Judy makes three times her movie salary on the radio. Her present M-G-M contract has three years to go, and although she is one of the studio's best box office attractions, her weekly stipend remains around $750 a week. Even so, Judy has practically everything that a girl her age could desire. There's her home in Bel Air with its lovely bedroom and sitting room upstairs designed for her. Then comes her sports roadster and her dog and cat. In her closet is a sports skunk coat and a winter one
trimmed with mink, for her mother believes that Judy is still too young for an entire mink one. There're rows of simple girlish dresses and the once elegant but now bedraggled Bernie Newman model. Judy still loves to look at it and its price tag and visualize it as it once was. Some day she hopes to be able to afford another like it. She dreamed of a star ruby, but later reasoned that she hadn't better buy her own jewelry, for after all she wants something left for a fiancé to buy her, if and when she decides on the boy.

When Judy was born almost [eighteen] years ago, her parents retired from vaudeville and bought a theater in Grand Rapids, [Minnesota,] and settled down to make a home for their three daughters.

“One Christmas Eve, when I was two,” Judy says, “Daddy let me go out on the stage and sing, ‘Jingle Bells.' Mother says they couldn't get me off. Finally, daddy had to walk out and carry me off.

“When my parents moved to California and bought a theater, they enrolled us in a school for training children for the stage. I was four and a half when I played Cupid in a prologue at a downtown Los Angeles theater. I sang ‘I Can't Give You Anything but Love, Baby,' with a big sty on my eye. It came the morning of the show, but since I was supposed to be a trouper, I went on in spite of it.

“Gus Edwards saw us and said we sisters should be a trio. So, we became the Gumm Sisters and sang at benefits and wherever we could.

“A friend of mother's booked us into Chicago. By a mistake on the marquee, the sign read the Glum Sisters. That was perfectly tragic to us. George Jessel, who was on the same bill, suggested that to avert such a mistake, we should call ourselves the Garland Sisters. That's how I adopted my name.

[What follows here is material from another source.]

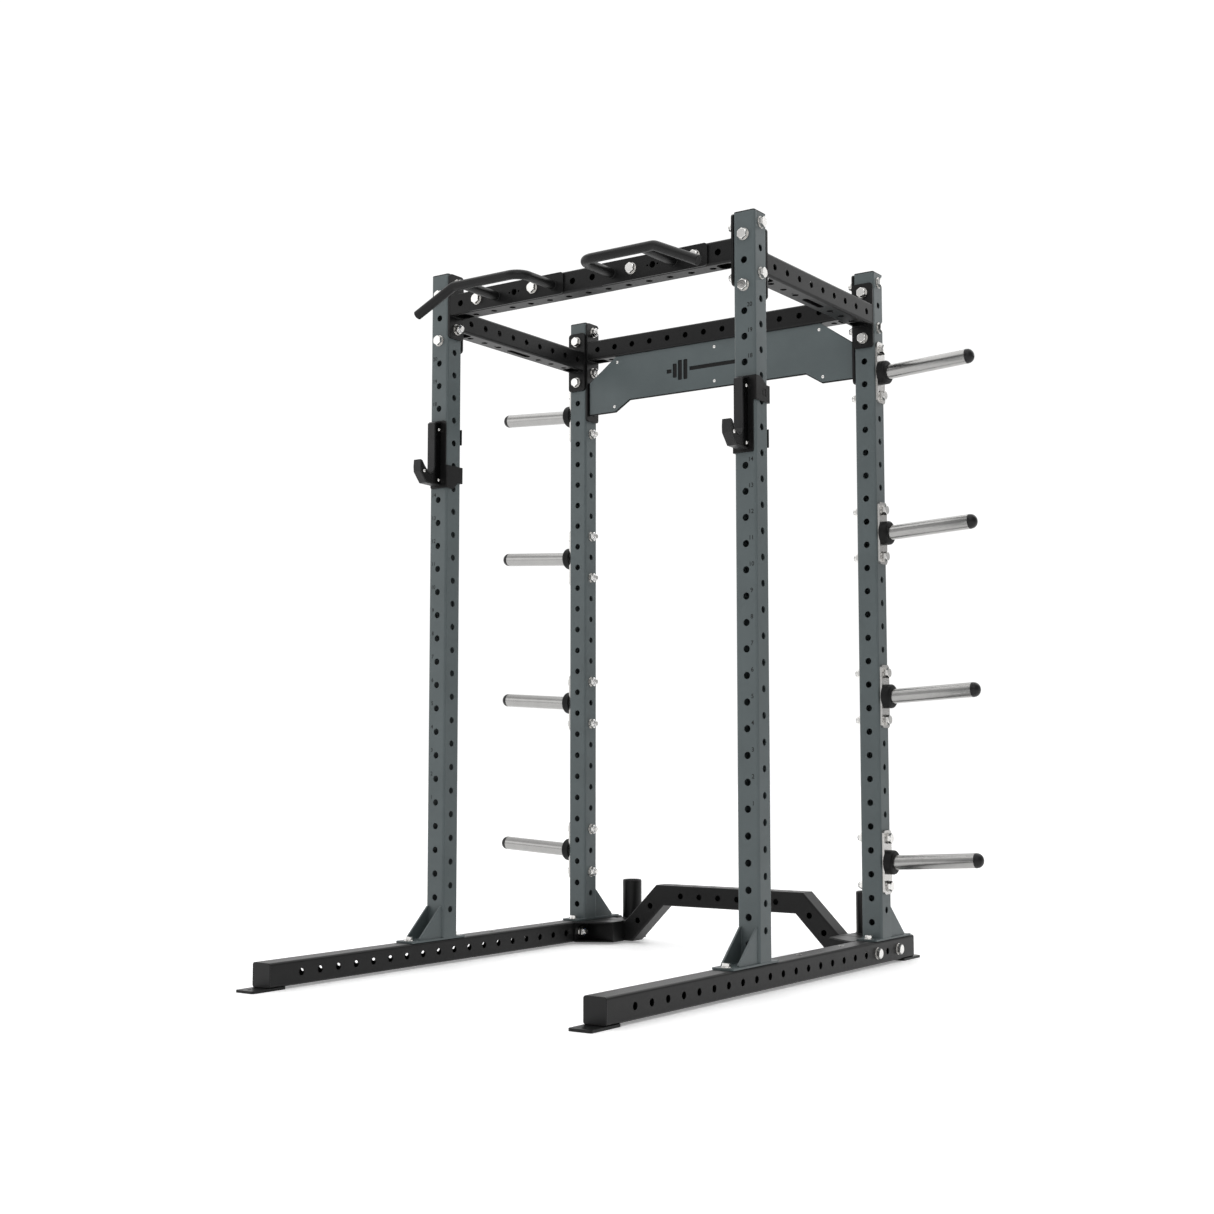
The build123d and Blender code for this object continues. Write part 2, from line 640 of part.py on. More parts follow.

“After an engagement at the Chicago World's Fair, we returned to California to settle down to school. Suzanne married and Virginia and I continued on singing together.

“A talent scout heard me sing at Lake Tahoe during a summer vacation and arranged my audition with Louis B. Mayer. Then I was signed to an M-G-M contract.

“My family and friends thought of course I would be a movie star right away. But I wasn't. It appeared as though they weren't going to do
much with me. It was during that discouraging time that I walked out on that party when those girls laughed at me.

“But they made me so mad, I made up my mind that in spite of what they said, I'd be somebody in pictures.”

And Judy is.

JUDY GARLAND'S GUIDE BOOK TO DATING
KAY PROCTOR |
August 1940,
Movie Mirror

Judy shared her “grown-up” dating advice in this
Movie Mirror
feature, one of her many fan magazine cover stories during the 1940s.

A young modern gives her formula for whom to date and how often … where to go and what to wear… what to do and how late to stay out

Do you remember your first
grown-up
date? So does Judy Garland—at the ripe old age of seventeen. It happened about six months ago and if you were in a dither about yours, wait until you hear what happened to hers. It almost turned into a three-ring circus!

Judy told us about it the other day when we were talking about dates and what to do about them. Just because she is a movie star with all the trimmings doesn't mean the date question hasn't been a problem to her quite as much as it is to other seventeen-year-olds in the country. In her case, in fact, it has been an extra problem because of the spotlight of publicity's being focused on everything she did as she slipped from girlhood into charming and gracious young womanhood.

It was twenty-one-year-old Robert Stack who beaued Judy on her first honest-to-goodness grown-up date. The occasion was an invitation to Pickfair, which is a glamorous name to conjure within Hollywood. The world's most famous names, even royalty, have entered its portals
and invitations don't grow on trees. Naturally, therefore, Miss Judy Garland was in a lather of excitement with a slick new evening dress to make everything perfect.

“I was so excited,” Judy confessed, “that I started getting ready about four o'clock in the afternoon and was practically
rumpled
by the time we were ready to go.

Bob was supposed to call for her at eight; but nine o'clock came and went with still no sign of him. Judy was fit to be tied when the telephone finally rang. It was Bob, saying he couldn't find her house in the winding streets of Stone Canyon. To make matters worse, he didn't have her telephone number with him, so had to call all over town before he got it.